Sunday, 17 August 2014

Mahfouz: UCC might correct official exams


BEIRUT: The UCC might reconsider the correction of official exams UCC head Nehmeh Mahfouz told The Daily Star Sunday, saying that the union acts in accordance with what is best for the students.


"We work in education and they work in politics, we are the ones who care about the future of our students,” Mahfouz said.


The UCC head said he was aware that the education minister was using issuing passing certificates as a pressure card against the union, but “with the issuance of the certificates, the UCC is reconsidering what is best for the students,” and “might consider the correction of official exams.”


Mahfouz said that the UCC will hold General Assembly meetings Monday and Tuesday, in which a decision will be made regarding the correction of the exams.


“If the UCC decides to correct, and the minister refuses, let him take responsibility for ruining the students’ academic future,” said Mahfouz.


Education Minister Elias Bou Saab decided Saturday to issue passing certificates to thousands of students who took official exams, after efforts failed to convince teachers to back down on their boycott of correcting the tests.


Bou Saab said that there is a precedent to issuing passing certificates and that Speaker Nabih Berri would adopt the decision to issue passing certificates in Parliament on the basis of a similar decision issued during the civil war in 1987 and 1988.


Berri had held talks Saturday morning with Future MP Bahia Hariri, a former education minister, on the issue of the salary scale, the central dispute between the teachers and the government.
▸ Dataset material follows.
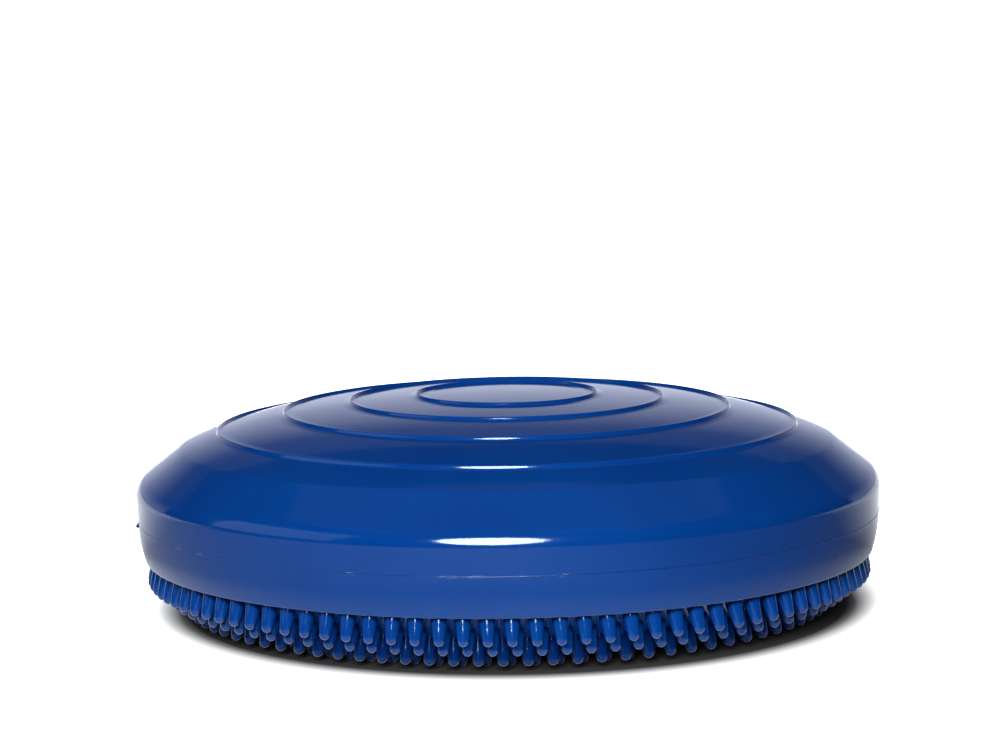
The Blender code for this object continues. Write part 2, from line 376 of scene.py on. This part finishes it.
def ripple(radius, height, angle):
    """The slight unevenness of a skin that was moulded soft, with none at the middle or near the weld."""
    place = Vector((radius * math.cos(angle), radius * math.sin(angle), height)) * 22.0
    room = smoothstep(0.0, 0.030, radius) * smoothstep(SEAM_HEIGHT + 0.006, SEAM_HEIGHT + 0.022, height)
    return radius, height + RIPPLE * (noise.noise(place) - 0.5) * room


def valve_boss():
    """The raised pad on the wall round the valve, with a skirt that flares into the wall."""
    flare = BOSS_RADIUS + 0.0022
    rim = [(BOSS_RADIUS, BOSS_FACE - 0.0014), (flare, BOSS_FACE - 0.0038)]
    face = rounded([(0.0, BOSS_FACE), (BOSS_RADIUS, BOSS_FACE), rim[0]], 0.0006, 5)
    skirt = rounded([face[-1], (BOSS_RADIUS + 0.0001, BOSS_FACE - 0.0034), rim[1]], 0.0022, 6)[1:]
    outline = face + skirt + [(flare, BOSS_BACK), (0.0, BOSS_BACK)]
    return lie_along_y(turned("boss", outline, VALVE_STEPS))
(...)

“I have clarified to the UCC that the problem with passing the salary scale was merely political, something that is disrupting the whole country and had nothing to do with the draft law itself,” Bou Saab said.


The Union Coordination Committee opposed issuing passing certificates to students who took official exams, saying that “there is not fairness or achievement when the best student and the worst are matched.”


“The solution does not come by running away from the core problem and adding another problem like the issuance of passing certificates,” said Mahfouz in a statement Saturday.


“We will not allow lawmakers to extend Parliament’s mandate before resolving the salary scale,” he added.


The UCC head said that the union will definitely confront plans to extend Parliaments mandate, not disclosing the specific method in which it will do so.


“Parliament had already extended its mandate once without producing anything new, so if they convene in a session to extend their mandate, without resolving the salary scale, we will not let them exit the premise before they do so,” warned Mahfouz.